Der Beginn von Sarkozys schlechtem Lauf hat ein Datum. Es passiert an einem Juli-Sonntag beim Joggen im Park von Versailles. Da sinkt der vermeintlich so virile Staatspräsident ausgelaugt darnieder. Seit diesem Schwächeanfall ist Sand im Getriebe. Als er tatkräftig einen sagenhaften Karrieresprung seines unerfahrenen, erst 23 Jahre alten Sohnes begünstigt, beschmutzt er sich mit dem klebrigen Vorwurf der Vetternwirtschaft. Oh la la, „Sonnenkönig Sarko“ und Kronprinz Jean, schüttelt ganz Frankreich entsetzt den Kopf. Im spektakulären Rufmordprozess, der so genannten Clear-stream-Affäre, tritt er als Nebenkläger ebenfalls ins Fettnäpfchen, indem er seinen Erzfeind, den Hauptangeklagten Dominique de Villepin, gleich zu Prozessbeginn in maßloser Verblendung als Schuldigen abstempelt und vorverurteilt. Parteifreund und Chirac-Zögling Villepin, inzwischen freigesprochen, macht nun seinerseits Wahlkampf für 2012. Und stichelt eifrig drauf los.
Der Blick geht ins Leere
So fragt er beim PR-Termin auf einem normannischen Bauernhof, ein Ferkel auf dem Arm haltend, mit breitem schadenfrohen Grinsen in die Runde: „Na, erinnert es euch an jemanden? Mich auch!“.
Sarkozy, der gewiefte Polit-Stratege, läuft Gefahr, sich zu verzocken. Mal setzt er, ganz zur Freude seiner linksliberalen Gattin Carla Bruni, auf die Öffnung zur linken Schickeria. Dann fischt er ganz rechtsaußen in den Gewässern der „Front National“.

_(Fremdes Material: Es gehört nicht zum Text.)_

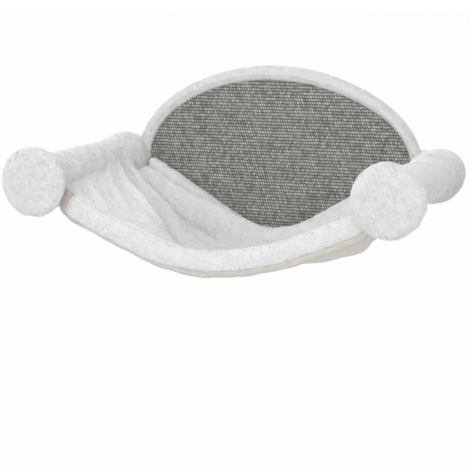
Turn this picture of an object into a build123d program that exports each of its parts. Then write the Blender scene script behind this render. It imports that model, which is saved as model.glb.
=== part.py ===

Immer häufiger ertappen ihn die allgegenwärtigen TV-Kameras dabei, dass er ein gefrorenes Lächeln aufsetzt und ins Leere blickt. Unübersehbar: Der Präsident ist verwundet und leidet. Und schon fragen sie sich in Paris, was wohl passiert, wenn er entnervt den Bettel hinwürfe.